England's communities are being "short-changed" by £4.1bn a year under the model used to allocate central government funding across the UK, the Local Government Association has said.
This money needed to be "repatriated", demanded the LGA, which represents councils in England and Wales.
It should then be used to address the "crisis engulfing adult social care", the body argued.
Council funding is always desperately complicated. Throw in the added dimension of devolution, and the upcoming Scottish referendum: you've got a tangle that the finest financial and political minds will struggle to make sense of.
Criticised by the English for being unfair, by the Welsh for doing no favours to Wales and by the Scots for institutionalising Westminster hand-outs, the Barnett formula, it seems, satisfies no-one.
The model used to determine how central government funds are divided up is called the Barnett formula, after former Chief Secretary to the Treasury Lord Barnett.
LGA chairman Sir Merrick Cockell said: "The Barnett formula has passed its use-by date.

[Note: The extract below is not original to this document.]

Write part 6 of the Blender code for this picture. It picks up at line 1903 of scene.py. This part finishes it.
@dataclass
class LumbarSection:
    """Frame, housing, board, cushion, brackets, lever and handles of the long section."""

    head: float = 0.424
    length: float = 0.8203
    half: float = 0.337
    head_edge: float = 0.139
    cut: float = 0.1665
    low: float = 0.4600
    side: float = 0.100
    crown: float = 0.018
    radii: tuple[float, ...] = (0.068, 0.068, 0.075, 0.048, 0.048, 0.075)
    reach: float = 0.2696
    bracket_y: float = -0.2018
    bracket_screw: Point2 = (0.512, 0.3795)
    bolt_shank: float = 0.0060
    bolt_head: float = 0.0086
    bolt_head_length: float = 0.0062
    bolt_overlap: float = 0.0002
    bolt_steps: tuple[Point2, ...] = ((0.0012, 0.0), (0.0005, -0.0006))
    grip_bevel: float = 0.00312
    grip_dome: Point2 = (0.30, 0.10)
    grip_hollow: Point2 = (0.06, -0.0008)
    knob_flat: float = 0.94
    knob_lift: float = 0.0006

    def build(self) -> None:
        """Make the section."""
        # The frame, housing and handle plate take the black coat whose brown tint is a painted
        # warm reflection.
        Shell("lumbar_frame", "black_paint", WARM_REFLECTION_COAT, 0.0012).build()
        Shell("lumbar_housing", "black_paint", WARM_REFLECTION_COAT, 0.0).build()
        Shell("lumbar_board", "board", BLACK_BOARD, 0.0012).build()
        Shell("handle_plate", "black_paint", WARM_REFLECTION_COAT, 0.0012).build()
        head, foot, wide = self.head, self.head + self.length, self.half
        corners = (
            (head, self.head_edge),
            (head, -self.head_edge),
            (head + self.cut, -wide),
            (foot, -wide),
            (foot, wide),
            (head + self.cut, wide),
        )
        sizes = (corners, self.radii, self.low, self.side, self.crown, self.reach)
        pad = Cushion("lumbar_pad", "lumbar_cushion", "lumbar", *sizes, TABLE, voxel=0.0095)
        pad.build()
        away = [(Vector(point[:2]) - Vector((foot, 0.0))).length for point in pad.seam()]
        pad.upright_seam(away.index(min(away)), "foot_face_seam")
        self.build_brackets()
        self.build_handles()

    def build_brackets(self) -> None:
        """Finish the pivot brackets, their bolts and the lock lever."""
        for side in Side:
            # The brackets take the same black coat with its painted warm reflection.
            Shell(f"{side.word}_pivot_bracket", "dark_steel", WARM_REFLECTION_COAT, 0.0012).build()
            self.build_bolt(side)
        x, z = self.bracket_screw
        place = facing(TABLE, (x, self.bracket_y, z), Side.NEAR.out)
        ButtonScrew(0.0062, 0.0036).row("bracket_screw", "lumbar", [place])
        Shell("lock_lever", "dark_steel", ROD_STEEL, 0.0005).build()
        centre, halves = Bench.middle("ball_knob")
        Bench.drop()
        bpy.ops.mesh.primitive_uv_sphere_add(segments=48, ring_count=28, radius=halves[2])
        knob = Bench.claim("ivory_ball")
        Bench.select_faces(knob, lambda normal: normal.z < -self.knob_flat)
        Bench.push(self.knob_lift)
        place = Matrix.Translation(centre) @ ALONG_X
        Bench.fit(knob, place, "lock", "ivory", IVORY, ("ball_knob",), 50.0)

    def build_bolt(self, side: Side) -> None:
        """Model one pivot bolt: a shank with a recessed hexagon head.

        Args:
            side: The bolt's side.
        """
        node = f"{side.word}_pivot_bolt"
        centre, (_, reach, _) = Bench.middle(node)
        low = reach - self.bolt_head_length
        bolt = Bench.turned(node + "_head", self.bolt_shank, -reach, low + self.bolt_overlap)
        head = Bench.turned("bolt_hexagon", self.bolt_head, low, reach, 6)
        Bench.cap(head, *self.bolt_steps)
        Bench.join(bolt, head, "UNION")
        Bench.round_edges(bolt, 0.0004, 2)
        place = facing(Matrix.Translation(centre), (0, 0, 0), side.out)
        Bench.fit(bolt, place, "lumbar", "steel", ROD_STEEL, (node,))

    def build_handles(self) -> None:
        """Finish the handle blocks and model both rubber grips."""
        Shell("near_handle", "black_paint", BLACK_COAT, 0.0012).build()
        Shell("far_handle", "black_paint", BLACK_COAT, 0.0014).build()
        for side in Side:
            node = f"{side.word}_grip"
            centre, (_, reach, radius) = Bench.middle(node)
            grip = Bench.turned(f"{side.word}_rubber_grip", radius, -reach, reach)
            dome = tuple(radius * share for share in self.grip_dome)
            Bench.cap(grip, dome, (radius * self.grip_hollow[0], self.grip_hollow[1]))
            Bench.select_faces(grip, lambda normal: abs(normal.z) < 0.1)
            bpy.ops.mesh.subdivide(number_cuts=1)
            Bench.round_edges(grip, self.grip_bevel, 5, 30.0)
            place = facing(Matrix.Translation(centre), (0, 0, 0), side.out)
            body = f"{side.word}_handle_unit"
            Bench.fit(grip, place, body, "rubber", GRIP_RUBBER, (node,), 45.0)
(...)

It is an historic relic from a time when the government stopped people taking more than £50 on a holiday abroad.
"What was only ever intended as a stop-gap solution has now become a major problem which is short-changing English communities and underfunding their public services by £4.1bn a year."
He argued that a "fair and equitable distribution of public money" across the UK was now needed.

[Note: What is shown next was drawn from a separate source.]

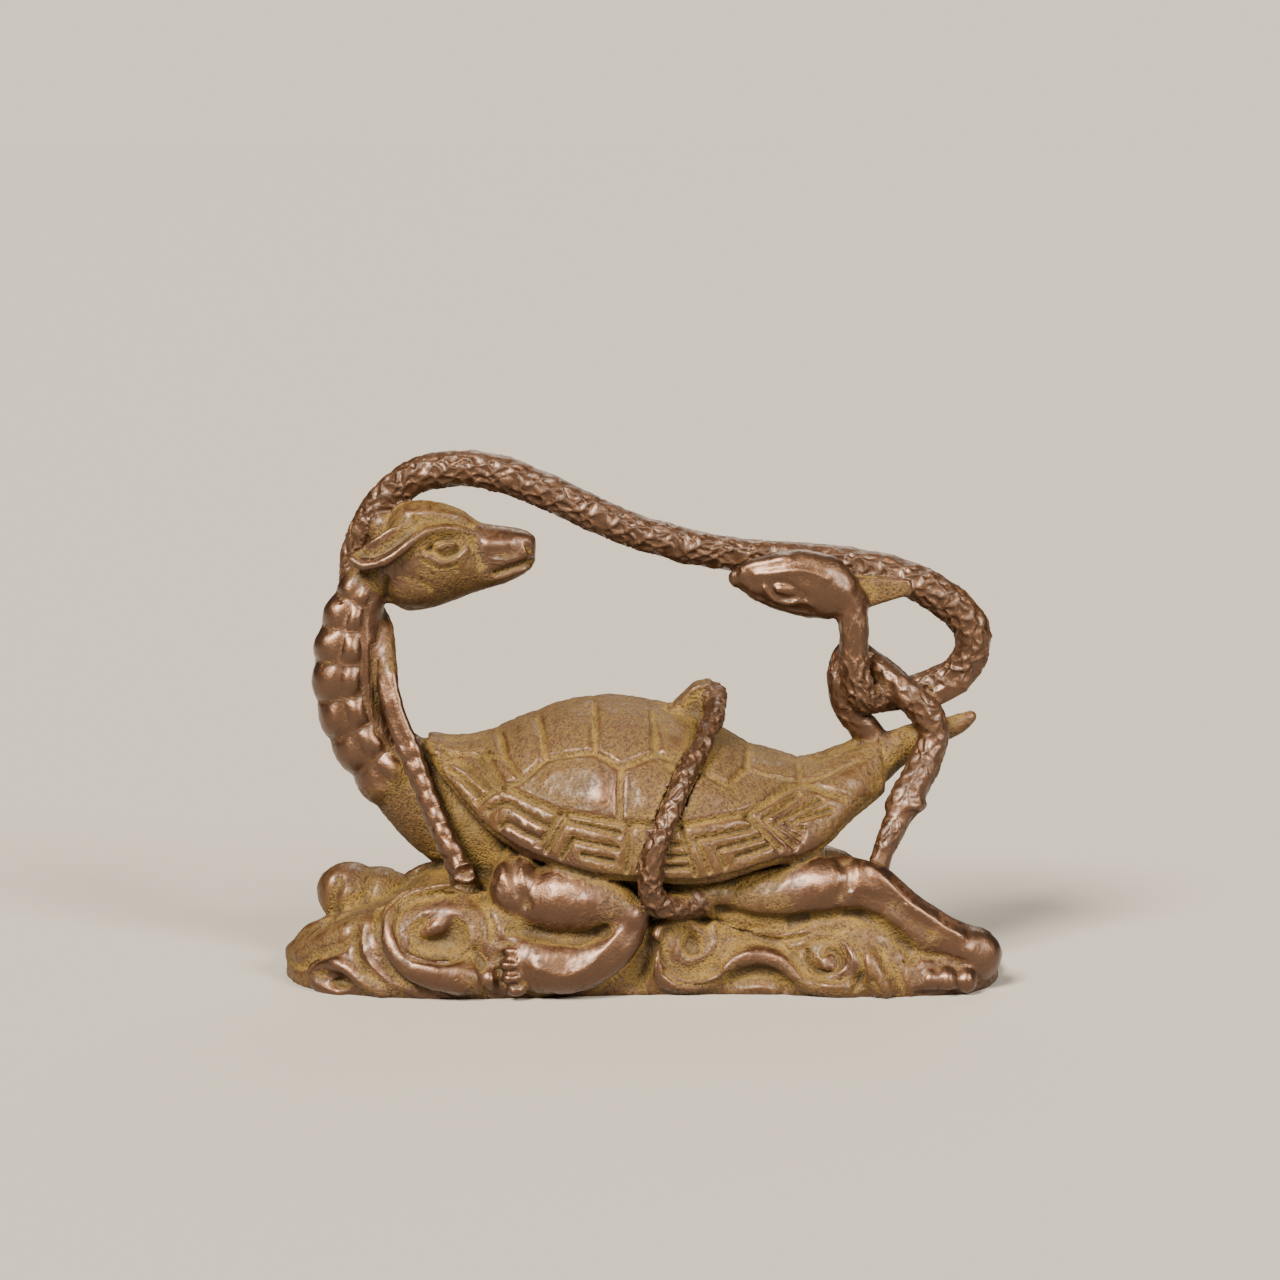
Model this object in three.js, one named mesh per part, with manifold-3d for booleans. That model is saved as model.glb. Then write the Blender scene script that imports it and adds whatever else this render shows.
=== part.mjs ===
// Bronze tortoise entwined with a snake, cast in one with its scrolled cloud base.
// Millimetres, +Z up. The neck rises at -X and the head looks back along +X. The front is at -Y.
import * as THREE from "three";
import { mergeVertices } from "three/addons/utils/BufferGeometryUtils.js";
import Module from "manifold-3d";

const wasm = await Module();
wasm.setup();

// Shell stations, each [x, half width at the rim, height of the rim, height of the ridge].
const SHELL = [
  [-34, 1.5, 35.4, 36],
  [-32, 6, 34.4, 35.8],
  [-29.5, 10, 31.9, 35.4],
  [-25, 14, 27.1, 36],
  [-19.5, 17.5, 23.5, 38.4],
  [-14.5, 19.5, 21.6, 40.4],
  [-9.5, 21, 20.3, 41.7],
  [-4.5, 21.8, 19.6, 42.1],
  [3.5, 22, 19, 40.8],
  [9.5, 21.7, 18.9, 38.5],
  [14.5, 20.5, 19.8, 35.6],
  [19.5, 18.8, 21, 33.5],
  [26, 15, 21.8, 32.5],
  [31.5, 10.5, 25.9, 34],
  [37.5, 4, 29.8, 36],
];
const RIM_THICKNESS = 1.6;
const SCUTE_RISE = 0.55;
const FRET_RISE = 0.8;
const FRET_FLOOR = 0.2;
const GROOVE = 0.55;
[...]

"The crisis engulfing adult social care demands a shift to a needs-based formula for distributing funding," Sir Merrick continued.
"Our ageing population means that there is an enormous increase in demand for council-run adult social services, which must be met to ensure people retain dignity as they get older.

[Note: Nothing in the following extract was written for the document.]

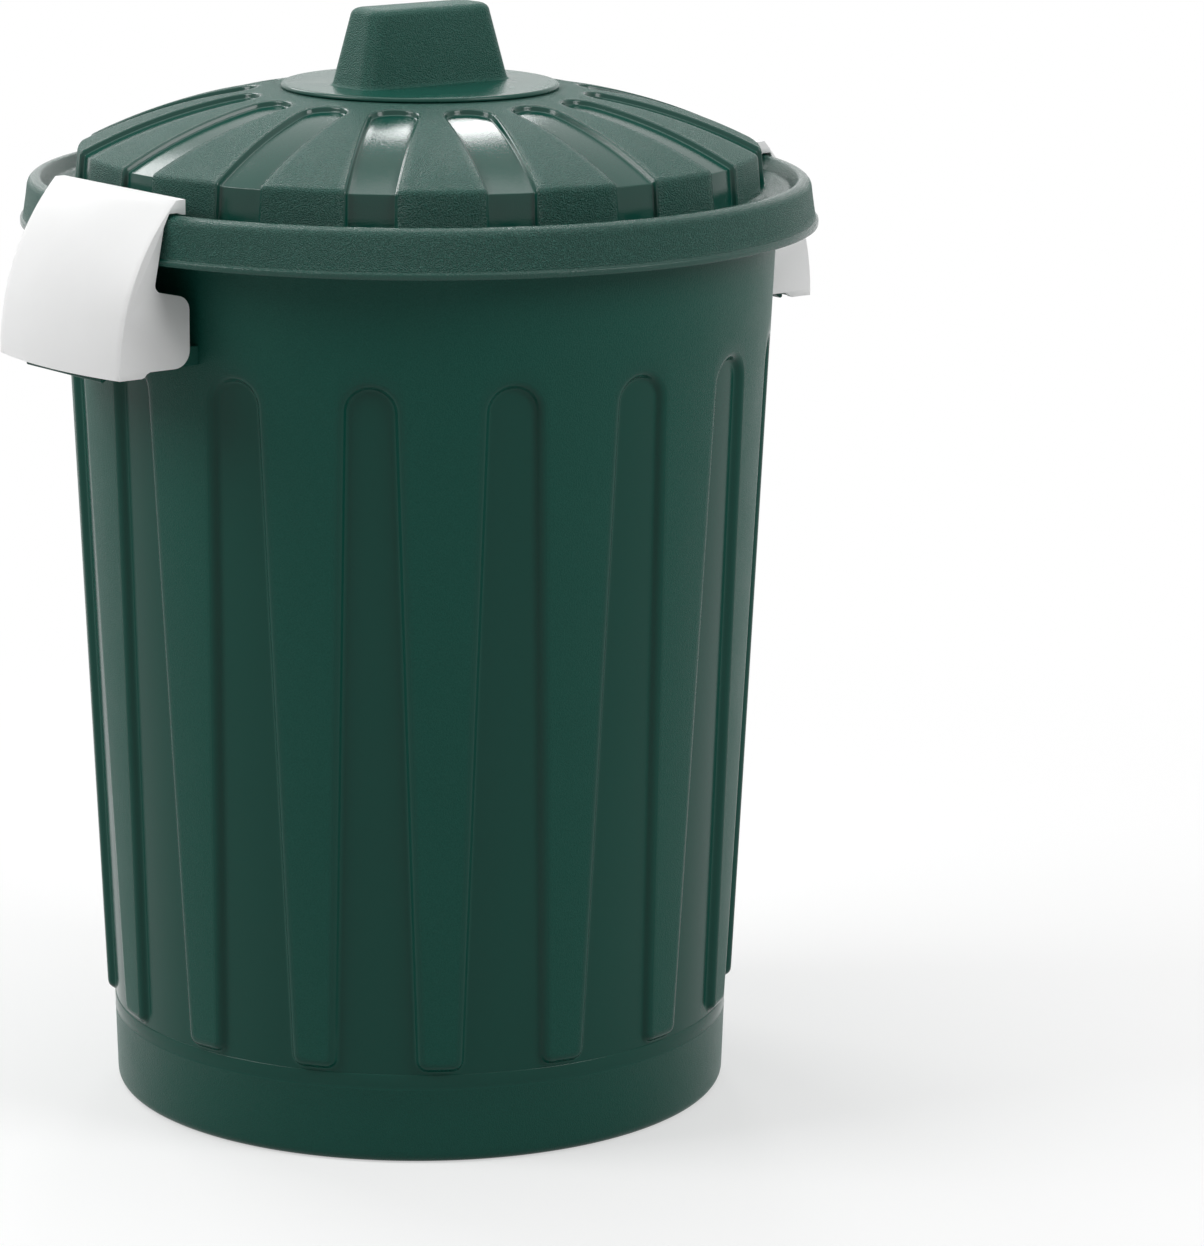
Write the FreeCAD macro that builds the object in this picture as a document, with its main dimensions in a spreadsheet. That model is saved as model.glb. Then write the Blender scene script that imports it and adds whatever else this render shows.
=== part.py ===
import FreeCAD, Part
import Sketcher
import os

# A round moulded polypropylene bin: a fluted tapered tub, a ribbed domed lid with a press-in
# grip, and two clip handles that hook over the lid's rim and swing on the tub's two ears.
# Millimetres, +Z up, origin on the floor at the bin's centre; the clip handles lie on the X axis.

doc = FreeCAD.newDocument("moulded_bin")

# ---------------------------------------------------------------- driving dimensions

SIZES = [
    # tub
    ("lip_height", 468.0, "bottom edge of the lid's rim over the floor"),
    ("tub_top_radius", 188.2, "outside of the ribs, carried up to the lip height"),
    ("tub_taper", 18.4, "ribs' outside is this much smaller at their lower ends"),
    ("tub_wall", 2.4, "wall of the tub"),
    ("flute_count", 16.0, "flutes round the tub, and grooves round the lid"),
    ("flute_top_drop", 57.0, "tops of the flutes' arches below the lip height"),
    ("flute_top_half", 11.8, "half width of a flute's floor under its arch"),
    ("flute_low_half", 20.0, "half width of its floor at the ribs' lower ends"),
    ("flute_depth", 4.0, "flutes below the ribs' surface"),
    ("flute_draft", 34.0, "slope of a flute's side walls, in degrees"),
    ("rib_end_height", 52.4, "lower ends of the ribs over the floor"),
    ("rib_corner_round", 3.0, "rounded lower corners of a rib"),
    ("base_band_drop", 4.6, "plain band round the foot, below the ribs' ends"),
    ("base_band_step", 0.4, "that band's edge out of the flutes' floor"),
    ("foot_draw", 1.3, "how far the band draws in down to the floor"),
    ("foot_round", 5.0, "rounded bottom corner"),
    ("foot_ring_width", 10.0, "ring that the bin stands on"),
    ("foot_recess", 4.0, "bottom raised inside that ring"),
    ("rim_skirt", 13.0, "height of the tub's turned-down rim"),
    ("rim_fit", 1.3, "tub's rim inside the lid's band, at the crest"),
    ("rim_grow", 1.0, "how much wider the band is round the tub's rim than at the crest"),
    ("seat_gap", 0.3, "between pieces that rest on or in each other"),
    # lid rim
    ("rim_reach", 21.8, "the lid's lip outside the tub's wall"),
    ("lip_flange", 2.8, "height of the small flange at the bottom of the rim"),
    ("lip_step", 1.5, "how far the flange stands out of the band above it"),
    ("rim_rise", 24.5, "crest of the lid's rim over its bottom edge"),
    ("band_lean", 3.0, "how far the rim's outer band leans in up to the crest"),
    ("crest_width", 6.2, "flat of the crest before rounding"),
    ("crest_round", 5.4, "outer rounding of the crest"),
    ("crest_inner_round", 2.4, "inner rounding of the crest"),
    ("gutter_drop", 6.5, "gutter floor below the crest"),
    ("gutter_slope", 4.6, "radial width of the slope from the crest to the gutter"),
    ("lid_wall", 2.2, "wall of the lid"),
    # lid dome
    ("dome_inset", 6.9, "foot of the dome's upright wall inside the tub's wall"),
    ("dome_wall_height", 21.0, "upright wall over the gutter floor"),
    ("dome_wall_lean", 1.9, "how far that wall leans in"),
    ("dome_shoulder_round", 3.6, "rounding between the wall and the dome"),
    ("dome_arc", 289.0, "radius of the dome's section"),
    ("plateau_rise", 51.6, "flat middle of the lid over the gutter floor"),
    ("plateau_radius", 74.0, "radius of that flat middle"),
    ("groove_depth", 2.8, "depth of the lid's radial grooves"),
    ("groove_width", 25.0, "width of a groove"),
    ("groove_margin", 13.0, "inner tips of the grooves from the flat middle"),
    # lid grip
    ("disc_margin", 1.0, "round flange of the grip inside the flat middle's edge"),
    ("disc_thickness", 2.8, "thickness of that flange"),
    ("disc_round", 1.6, "rounded top edge of the flange"),
    ("disc_overlap", 13.0, "flange that lies on the lid round its hole"),
    ("spigot_drop", 8.0, "ring below the flange that goes through the lid"),
    ("spigot_bead", 1.2, "snap bead that stands out under the lid"),
    ("spigot_bead_height", 2.4, "height of the snap bead"),
    ("grip_base_length", 96.0, "hand block at the flange, along the handles' axis"),
    ("grip_base_width", 36.0, "hand block at the flange, across it"),
    ("grip_top_length", 76.0, "hand block at its top, along"),
    ("grip_top_width", 27.0, "hand block at its top, across"),
    ("grip_height", 40.5, "hand block over the flange"),
    ("grip_corner_round", 8.0, "upright corners of the hand block"),
    ("grip_top_round", 4.0, "rounded top edge of the hand block"),
    ("grip_wall", 2.4, "wall of the grip"),
    # clip handles
    ("clip_half_width", 54.4, "half the width of a clip handle"),
    ("clip_wall", 2.0, "wall of a clip handle"),
    ("clip_top_rise", 7.5, "flat top of the clip over the rim's crest"),
    ("clip_top_inset", 9.7, "outer edge of that top inside the lip"),
    ("clip_bottom_drop", 57.0, "bottom of the clip's outer skin below the lip"),
    ("clip_bottom_reach", 24.1, "outside of the skin at its bottom beyond the lip"),
    ("clip_skin_arc", 127.0, "radius of the skin's section"),
    ("clip_corner_share", 0.43, "share of the wall that the inner arc ends inside the top corner"),
    ("hook_inset", 12.0, "inner face of the hook inside the crest's inner edge"),
    ("hook_catch", 0.2, "hook's bottom edge below the top of the crest"),
    ("notch_gap", 1.0, "cheek's notch over the rim's crest"),
    ("notch_side_gap", 1.6, "cheek's notch outside the rim's band"),
    ("notch_open", 3.3, "bottom of the notch outside the lip"),
    ("notch_drop", 12.5, "bottom of the notch below the lip"),
    ("notch_round", 4.0, "rounded corner at the bottom of the notch"),
    ("tab_inset", 2.6, "inner edge of the cheek's tab inside the tub's radius"),
    ("tab_slope", 4.5, "fall of the tab's top edge towards the tub"),
    ("tab_bottom_drop", 53.0, "bottom of the tab below the lip"),
    ("tab_round", 9.0, "rounded corners of the tab"),
    ("heel_inset", 4.0, "step in the cheek's bottom edge, inside the pivot"),
    ("heel_drop", 2.5, "height of that step"),
    # hinge of the clip handles
    ("pivot_reach", 7.0, "pivot line outside the lip"),
    ("pivot_drop", 49.0, "pivot line below the lip"),
    ("pin_radius", 3.2, "stub pins inside the cheeks"),
    ("pin_length", 5.0, "stub pins inward of the cheek"),
    ("pin_clearance", 0.08, "running clearance round a pin"),
    ("ear_bar_radius", 6.4, "round outer bar of the tub's ear"),
    ("ear_side_gap", 0.6, "ear between the cheeks"),
    ("ear_plate", 3.0, "shelf and side webs of the ear"),
    ("ear_web_drop", 3.4, "side webs below the pivot line"),
]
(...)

"The major political parties should all make the introduction of a needs-based formula a cornerstone of their pre-election manifestos and the chancellor should look to lay the groundwork for it in his Autumn Statement."
Debate on the Barnett formula goes to the heart of the debate on Scottish independence.
Nationalists argue Scotland gets a raw deal from the Barnett formula, but some unionists believe the formula needs changing to give Scotland more financial powers.
Welsh ministers advocate a new needs-based formula, taking into account such things as the age of the population and poverty levels.
The Northern Ireland Executive says it is difficult to assess whether the level of funding it receives under the formula is fair.
The LGA said that England's ageing population was increasing demand for council-run adult social care services by 3% each year, meaning councils would have to find an extra £400m per annum.
Meanwhile councils' central funding was "being cut by 43%", the LGA claimed, "placing social services under enormous strain and leading to reductions in services and a tightening of eligibility criteria".
The UK government disputes the LGA's analysis, arguing that central government funding cuts are offset by increases in "spending power".
This term encompasses a number of factors, including the retention by councils of a higher proportion of taxes levied on local businesses, and "bonus" funds for councils that approve the construction of new homes.